• [WHAT THE TASK ASKS] Give again only those lines from the start of the entries through the line holding "from math import cos, radians, sin", leaving them as they are.

• [MATERIAL SUPPLIED]

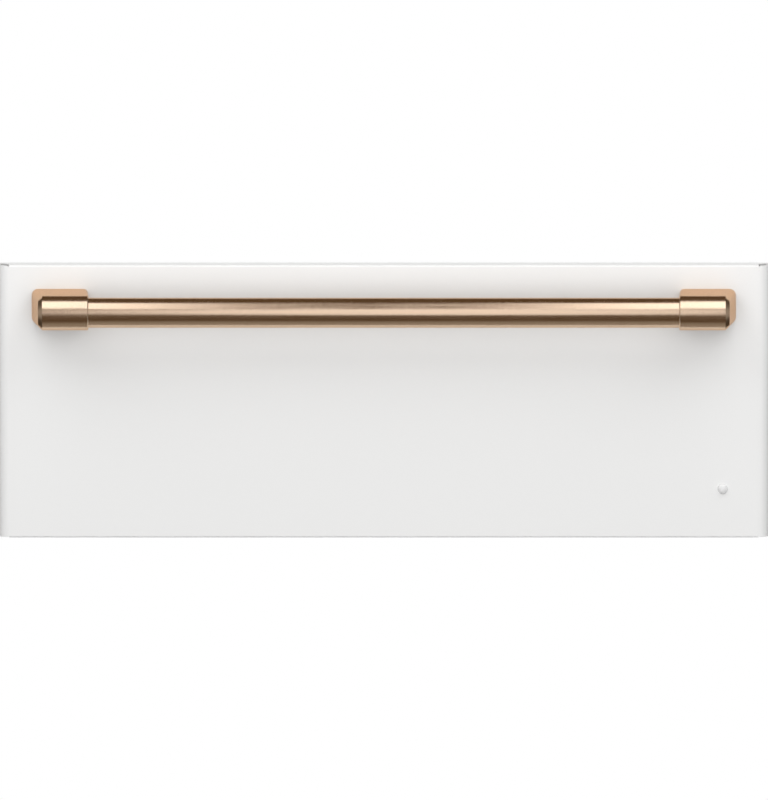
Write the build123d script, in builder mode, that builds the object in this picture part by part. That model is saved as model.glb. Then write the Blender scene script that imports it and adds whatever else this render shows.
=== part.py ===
from build123d import *
import os
from math import cos, radians, sin

# A built-in warming drawer, in millimetres.
# Origin: the middle of the seat on the cabinet face. X runs to the right, Y into the cabinet, Z up.
# The drawer is shut. Its white front stands proud of the cabinet. The low case lies behind its lower part,
# so that nothing of the case shows over the front.

# ---- white front of the drawer ----
panel_width = 755.6
panel_height = 269.9
panel_depth = 22.0
panel_sheet = 1.0
side_bend = 10.0  # outer radius of the two upright edges
edge_bend = 1.8  # outer radius of the top and bottom edges
panel_lip = 12.0
lip_bend = 1.5
backer_sheet = 1.0
backer_inset = 2.0
seal_gap = 5.0  # from the backer to the fixed front
outlet_length = 34.0
outlet_width = 6.0
outlet_pitch = 60.0
outlet_count = 8

# ---- bar handle ----
handle_drop = 40.5  # from the top edge of the front down to the bar
handle_standoff = 47.0  # from the face to the bar's centre line
bar_radius = 14.7
bar_wall = 1.5
sleeve_radius = 17.2
sleeve_inset = 37.6  # from the front's side edge in to the sleeve's outer end
sleeve_length = 49.2
sleeve_chamfer = 4.0
sleeve_lip = 0.8
bar_engagement = 12.0
socket_clearance = 0.1
foot_length = 55.0
foot_corner = 4.0
foot_inset = 1.0  # how far the foot starts out from the sleeve's inner end
handle_screw_radius = 2.5
handle_screw_pitch = 18.0
handle_screw_reach = 14.0  # how far it goes into the bracket
handle_screw_room = 2.0  # left past its tip
handle_head_radius = 5.0
handle_head_height = 4.0
screw_hole_clearance = 0.25

# ---- indicator lens ----
lens_offset = 11.9  # from the cavity's side wall out to the lens
lens_rise = 47.4  # from the bottom edge of the front up to the lens
lens_radius = 5.4
lens_height = 3.4
lens_stem_radius = 3.0
lens_barb_radius = 4.2
lens_rear_gap = 1.0
lens_dome_turn = 20.0  # degrees, a place on the dome's curve
stem_clearance = 0.3
stem_room = 1.0  # round the barb, in the insulation

# ---- opening, case and cavity ----
opening_side_inset = 55.8  # from the front's side edge in to the cavity
roof_depth = 19.7  # from the case's top down to the cavity's roof
floor_depth = 15.7  # from the case's bottom up to the cavity's floor
opening_corner = 6.0
case_side_inset = 19.05  # from the front's side edge in to the case
case_top_inset = 79.95  # from the front's top edge down to the case
case_bottom_inset = 19.05
case_depth = 578.0
case_sheet = 0.9
case_bend = 3.0
case_flange = 14.0
case_slot_length = 30.0
case_slot_width = 4.0
case_slot_pitch_x = 46.0
case_slot_pitch_z = 12.0
case_slot_columns = 12
case_slot_rows = 2
case_slot_drop = 34.0  # from the case's top edge down to the middle of the slots
flange_sheet = 1.2
flange_reach_x = 12.25  # from the case out to the flange's edge
flange_reach_z = 12.1
flange_fit = 0.1
mount_reach = 6.45  # from the case's side out to a mounting hole
mount_drop = 15.9  # from the case's top edge down to a mounting hole
mount_hole_radius = 2.4
liner_sheet = 0.8
liner_rear_margin = 6.0
wiring_depth = 56.0  # from the cavity's rear wall to the back of the case
pad_clearance = 0.3
rear_pad_depth = 17.0

# ---- controls on the fixed front, covered by the shut drawer ----
knob_offset = 23.0  # from the cavity's side wall out to the knob's axis
knob_z = 40.0
knob_radius = 11.5
knob_length = 13.5
knob_skirt = 3.0
knob_grip_width = 7.0
knob_grip_inset = 1.0
knob_draft = 3.0  # degrees
knob_chamfer = 0.6
knob_edge = 1.0
knob_gap = 0.3  # to the dial plate
knob_pocket_clearance = 4.0
shaft_radius = 2.9
shaft_in_knob = 9.0
shaft_in_switch = 9.0
shaft_clearance = 0.3
shaft_flat = 0.87
switch_width = 22.0
switch_height = 28.0
switch_depth = 30.0
switch_bush_radius = 4.5
switch_tab_length = 7.0
switch_tab_width = 6.0
switch_tab_sheet = 0.8
switch_corner = 2.0
dial_width = 32.0
dial_height = 46.0
dial_sheet = 0.5
dial_corner = 3.0
lamp_radius = 5.5
lamp_depth = 20.0
lamp_dome_radius = 3.2
lamp_dome_height = 2.6
notch_clearance = 2.0
notch_run = 10.0  # beside the switch, for its wires

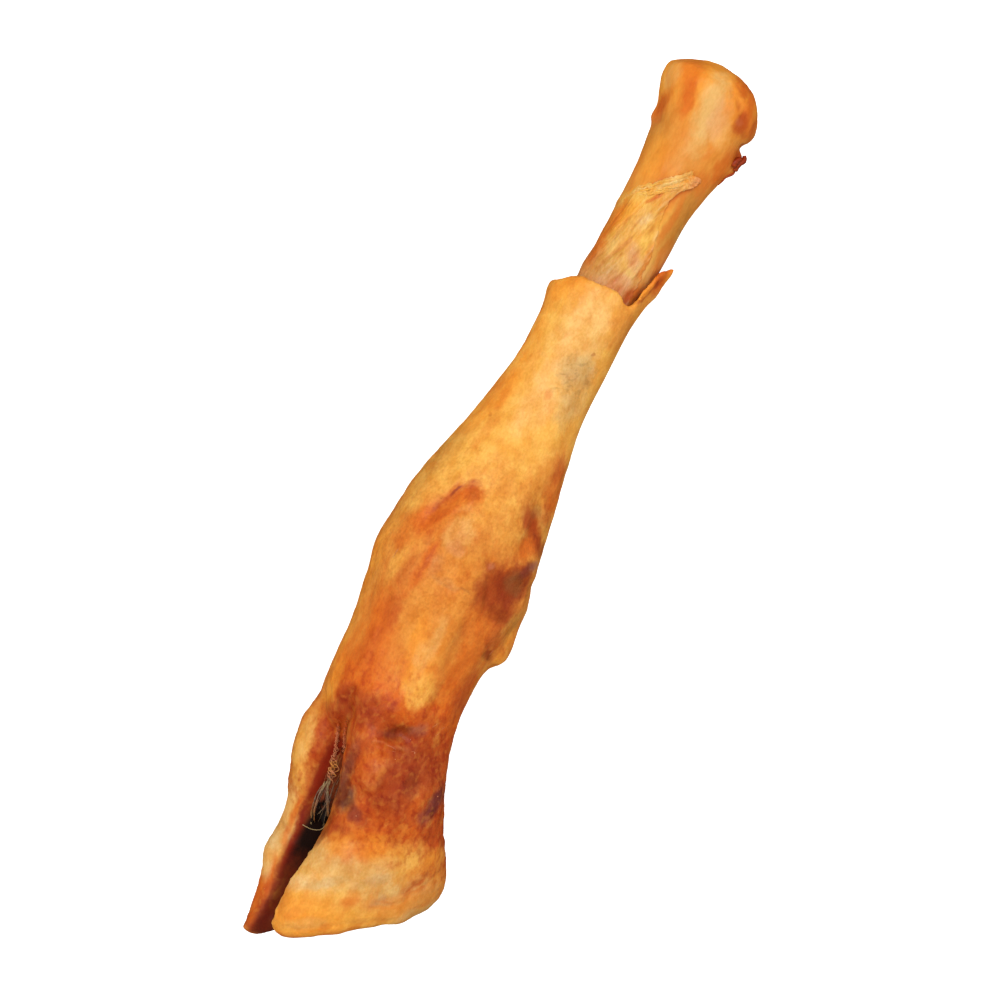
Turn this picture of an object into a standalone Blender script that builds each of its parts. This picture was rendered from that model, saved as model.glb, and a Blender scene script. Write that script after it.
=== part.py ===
"""A dried lamb leg, sold as a dog chew, lying on its inner side.

The leg is modelled straight, in its own frame: X runs from the toes (-X) to the head of the bare bone (+X),
Y from the back of the leg (-Y) to its front (+Y), and Z from its inner side (-Z), which lies on the floor,
to its outer side (+Z). The last step turns it by the small angles at which it rests and sets it on the floor.

Three pieces: the skin with the flesh and both claws, the cannon bone that runs into it, and the wool that is
left in the cleft between the claws.
"""

import math
from typing import NamedTuple

import bmesh
import bpy
import numpy as np
from mathutils import Euler, Vector, noise

MM = 0.001

# Driving dimensions of the leg, in millimetres
BONE_TOP_X = 104.7
BONE_END_X = -14.0
CUFF_X = 50.3
SKIN_WALL = 1.3
SOCKET_GAP = 0.7
WOOL_GAP = 0.35

# The side that shows is tilted from straight above, towards the front of the leg
VIEW_TILT = math.radians(32.0)
SHOWN_SIDE = np.array([0.0, math.sin(VIEW_TILT), math.cos(VIEW_TILT)])
ACROSS = np.array([0.0, math.cos(VIEW_TILT), -math.sin(VIEW_TILT)])

# How the leg lies: turned about its length and its width, with its lowest spots pressed flat
REST_ROLL = math.radians(13.9)
REST_PITCH = math.radians(2.35)
PRESSED_DEPTH = 0.3

# How finely the solids are made
POINTS_AROUND = 72
LOOP_STEP = 1.0
SOCKET_POINTS_AROUND = 40
SOCKET_STEP = 4.0
STRAND_POINTS_AROUND = 8
STRAND_LOOPS = 9
LUMP_POINTS_AROUND = 16
LUMP_LOOPS = 11
VOXEL = 0.8
WOOL_VOXEL = 0.32
SMOOTHINGS = 9
SKIN_TRIANGLES = 8400
BONE_TRIANGLES = 2600
WOOL_TRIANGLES = 1300
SEED = 5


class Ring(NamedTuple):
    """A cross-section in mm: its front and back points in the XY plane, and its widths beside middle_z.

    The side towards the leg's middle can be flatter than an ellipse, which has a flatness of 2.
    """

    front_x: float
    front_y: float
    back_x: float
    back_y: float
    outer_width: float
    cleft_width: float
    middle_z: float = 0.0
    flatness: float = 2.0


def square_on(x, front, back, half_width):
    """A cross-section square to the leg's length, and as wide on both sides."""
    return Ring(x, front, x, back, half_width, half_width)


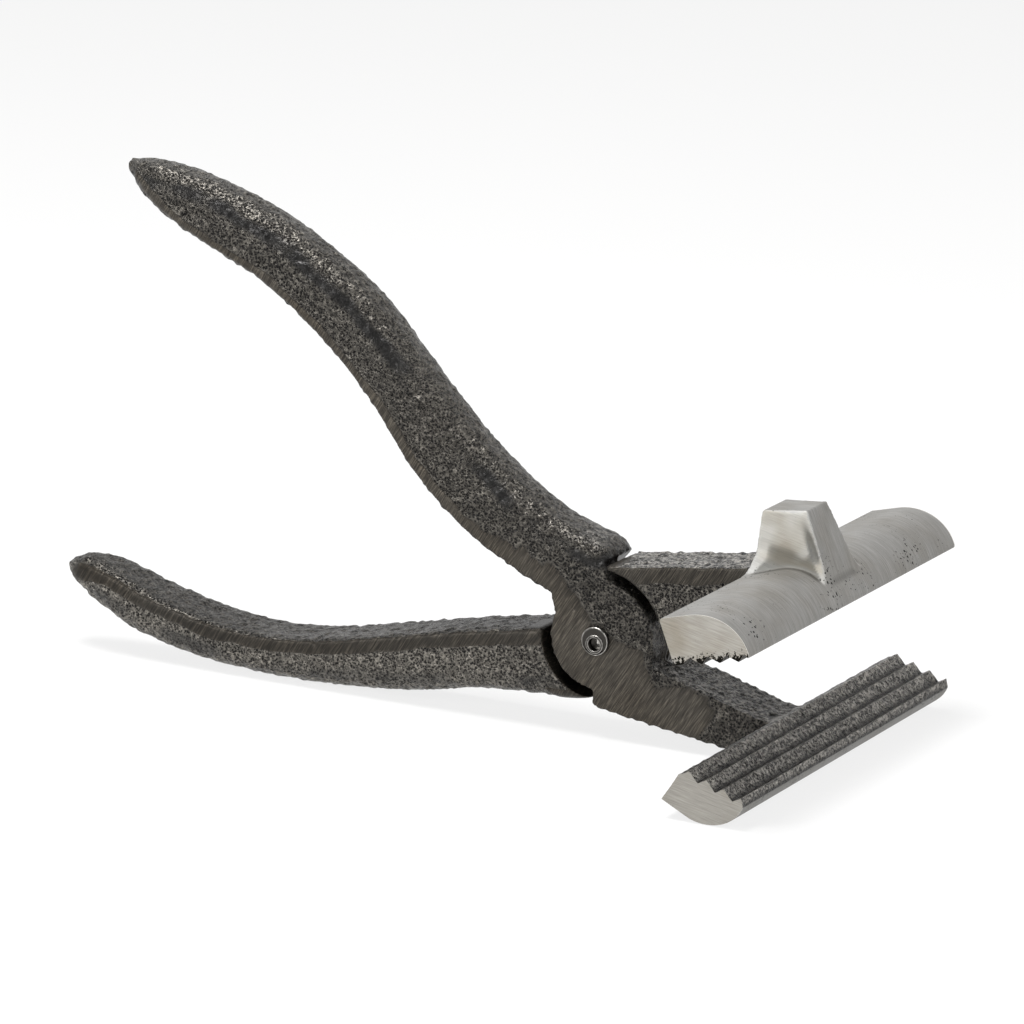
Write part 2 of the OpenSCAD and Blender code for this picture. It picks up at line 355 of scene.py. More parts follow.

• [RESPONSE]
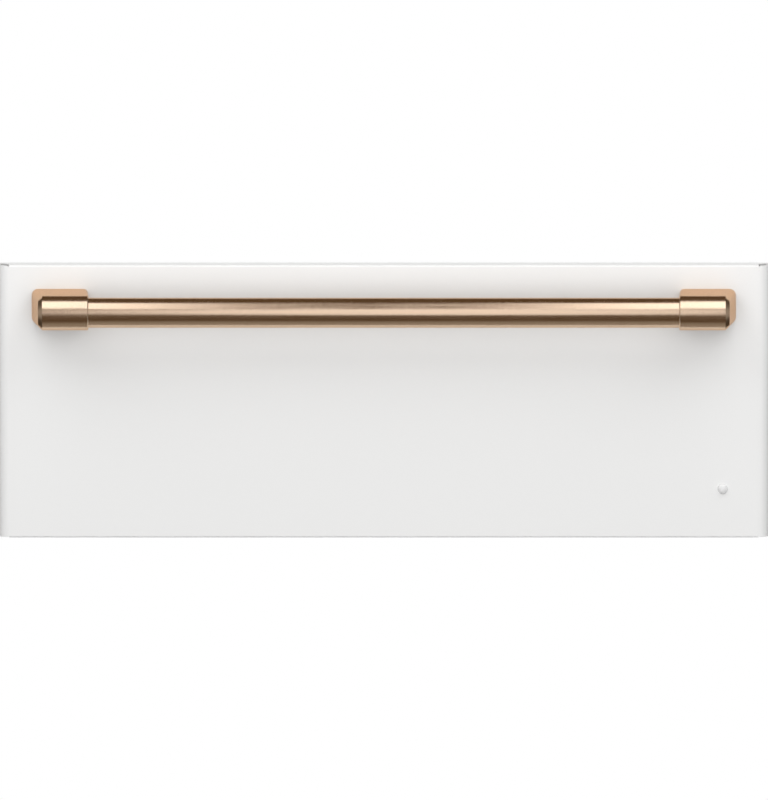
Write the build123d script, in builder mode, that builds the object in this picture part by part. That model is saved as model.glb. Then write the Blender scene script that imports it and adds whatever else this render shows.
=== part.py ===
from build123d import *
import os
from math import cos, radians, sin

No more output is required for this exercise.